Kultur und Volk: Wie geht das?

Freie Volksbühne diskutierte über ihren neuen Namen

  • Martin Hardt
  • Lesedauer: 3 Min.

Ex-Bundestagsvizepräsident Wolfgang Thierse zitierte Hölderlin, als er sich am Montagabend mit dem emeritierten Historiker Peter Brandt und André Lossin, dem Geschäftsführer der Berliner Volkssolidarität, in Wilmersdorf das Podium teilte: »Das Eigene muss so gut gelernt sein wie das Fremde.« Die Freie Volksbühne hatte geladen, weil der traditionsreiche Verein seit Anfang März nur noch unter der Marke »Kulturvolk« in Erscheinung tritt. Ein missverständlicher Name? Unter Vereinsmitgliedern war jedenfalls Gesprächsbedarf entstanden.

Der Verein blickt auf eine 126-jährige Tradition im Zeichen der anspruchsvollen Volksbildung zurück, meist gegen die Obrigkeit. Es war die Freie Volksbühne, die anno 1914 die Volksbühne am Rosa-Luxemburg-Platz errichten ließ und bespielte. Heute ist der Verein ein Karten- und Kulturservice auf Mitgliedsbasis. Auf der Podiumsdiskussion »Kultur und Volk: Wie geht das?« herrschte zumindest darüber Konsens: Niemand wollte in die Nähe der wabernden AfD- oder Pegida-Denke. Die öffentliche Diskussion war Teil der reizvollen wöchentlichen Reihe »Montagskultur«.
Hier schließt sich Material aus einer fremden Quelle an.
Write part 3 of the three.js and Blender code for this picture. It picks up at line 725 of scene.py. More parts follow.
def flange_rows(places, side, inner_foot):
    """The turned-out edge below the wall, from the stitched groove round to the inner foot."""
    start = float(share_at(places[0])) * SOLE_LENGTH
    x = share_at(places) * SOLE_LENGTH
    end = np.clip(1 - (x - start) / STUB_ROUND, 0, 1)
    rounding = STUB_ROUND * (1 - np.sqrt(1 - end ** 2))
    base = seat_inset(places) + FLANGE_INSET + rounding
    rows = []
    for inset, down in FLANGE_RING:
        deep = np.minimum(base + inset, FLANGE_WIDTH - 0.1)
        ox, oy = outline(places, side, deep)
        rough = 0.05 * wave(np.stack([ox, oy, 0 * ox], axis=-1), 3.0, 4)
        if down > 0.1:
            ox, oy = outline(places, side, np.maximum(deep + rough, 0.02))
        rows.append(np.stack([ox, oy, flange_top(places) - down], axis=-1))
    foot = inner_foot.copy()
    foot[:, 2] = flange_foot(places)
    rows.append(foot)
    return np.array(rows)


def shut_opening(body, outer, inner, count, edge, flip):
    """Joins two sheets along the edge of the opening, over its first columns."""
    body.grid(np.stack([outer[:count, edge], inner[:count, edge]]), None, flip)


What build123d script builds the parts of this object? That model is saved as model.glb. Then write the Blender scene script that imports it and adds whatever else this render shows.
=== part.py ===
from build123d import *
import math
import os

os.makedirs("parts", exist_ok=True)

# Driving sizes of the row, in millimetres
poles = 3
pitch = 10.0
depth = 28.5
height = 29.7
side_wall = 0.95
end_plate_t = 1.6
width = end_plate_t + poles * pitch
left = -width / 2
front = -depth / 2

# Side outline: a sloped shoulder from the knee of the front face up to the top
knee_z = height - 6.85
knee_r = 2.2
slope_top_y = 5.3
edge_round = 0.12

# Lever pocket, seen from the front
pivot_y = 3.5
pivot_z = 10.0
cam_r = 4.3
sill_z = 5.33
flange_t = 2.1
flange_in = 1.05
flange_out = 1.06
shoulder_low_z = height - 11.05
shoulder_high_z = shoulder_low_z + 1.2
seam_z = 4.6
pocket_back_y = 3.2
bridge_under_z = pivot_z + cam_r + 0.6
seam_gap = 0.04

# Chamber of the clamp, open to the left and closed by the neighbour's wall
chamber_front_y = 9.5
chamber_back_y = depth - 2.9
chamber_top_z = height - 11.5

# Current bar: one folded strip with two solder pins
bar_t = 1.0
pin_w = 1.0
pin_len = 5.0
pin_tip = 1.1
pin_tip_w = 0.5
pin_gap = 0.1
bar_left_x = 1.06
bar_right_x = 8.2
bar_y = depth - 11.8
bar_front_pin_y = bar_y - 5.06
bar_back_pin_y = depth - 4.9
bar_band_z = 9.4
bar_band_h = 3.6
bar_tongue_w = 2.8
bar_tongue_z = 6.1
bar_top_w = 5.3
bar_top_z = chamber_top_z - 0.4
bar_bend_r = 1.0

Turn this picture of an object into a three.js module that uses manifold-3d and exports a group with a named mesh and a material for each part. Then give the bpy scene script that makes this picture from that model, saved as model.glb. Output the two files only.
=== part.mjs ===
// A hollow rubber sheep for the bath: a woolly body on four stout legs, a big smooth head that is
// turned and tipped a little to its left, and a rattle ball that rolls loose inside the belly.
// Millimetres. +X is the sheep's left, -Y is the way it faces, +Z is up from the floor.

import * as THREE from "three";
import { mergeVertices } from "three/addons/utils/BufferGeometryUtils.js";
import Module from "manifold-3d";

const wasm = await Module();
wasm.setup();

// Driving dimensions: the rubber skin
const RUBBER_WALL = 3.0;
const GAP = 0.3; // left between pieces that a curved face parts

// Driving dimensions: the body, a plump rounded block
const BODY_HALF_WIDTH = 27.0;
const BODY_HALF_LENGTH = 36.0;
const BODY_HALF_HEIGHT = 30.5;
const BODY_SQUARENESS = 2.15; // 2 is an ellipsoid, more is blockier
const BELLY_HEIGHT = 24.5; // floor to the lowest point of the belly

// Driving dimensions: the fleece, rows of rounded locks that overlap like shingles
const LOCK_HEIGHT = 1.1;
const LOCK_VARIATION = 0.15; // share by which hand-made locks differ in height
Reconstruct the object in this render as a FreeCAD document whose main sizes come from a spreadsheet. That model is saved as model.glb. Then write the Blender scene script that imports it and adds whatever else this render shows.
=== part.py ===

Thierse erinnerte sich an die Debatte um die künstlerische Intervention Hans Haakes im Bundestag, die mit dem Titel »Der Bevölkerung« Bezug auf den Schriftzug »Dem deutschen Volke« auf der Stirnwand des Reichstags nimmt. Man könne den Begriff Volk aber nicht vermeiden. Es gehe darum, ihn nicht den Falschen zu überlassen. Wenn Pegida und Co. heute mit Slogans wie »Wir sind das Volk« aufträten, müsse man sich daran erinnern, dass die Demonstranten in den letzten Monaten der DDR Zusammenhalt und keinen Ausschluss gemeint hätten. Peter Brandt pflichtete Thierse bei und verwies darauf, dass das Wort Volk im revolutionären 19. Jahrhundert ein emanzipatorischer Kampfbegriff gegen den Feudalismus und den von ihm bestimmten Staat gewesen sei.

Für André Lossin ist die völkische Konnotation als Abgrenzung erst nach der Entstehung des Deutschen Reiches 1871 virulent geworden. Mit der Gründung der Volkssolidarität 1945 kurz nach dem Krieg in Dresden habe man auf die frühere, immer noch lebendige Tradition zurückgreifen können. Selbst in den Jahren der DDR habe sich dieses Selbstverständnis als eher staatsfern erhalten. Manche Oppositionellen hätten nach der Konfrontation mit dem Staat bei der Volkssolidarität Unterschlupf gefunden.

»Ja, Kulturvolk ist auch ein abgrenzender Begriff«, griff Brandt die im Raum stehende Frage nach Integration von Menschen anderen kulturellen Hintergrunds auf. Er schließe aber niemanden aus, weil die gemeinsame Identitätsfindung allen Beteiligten fortwährend eine Neubestimmung ihrer eigenen Rolle innerhalb der Gemeinschaft abverlange.

»Die Volksbühne macht uns platt«, brachte Alice Ströver, Geschäftsführerin der Freien Volksbühne, ihre Marketingprobleme auf den Punkt. Die Werbung im Internet, auf Plakaten oder in Anzeigen sei schlichtweg verpufft. Mit der neuen Marke »Kulturvolk« sei das schon jetzt anders. Das Publikum scheine bereit, die Zukunft der Freien Volksbühne unter der neuen Dachmarke mitzutragen.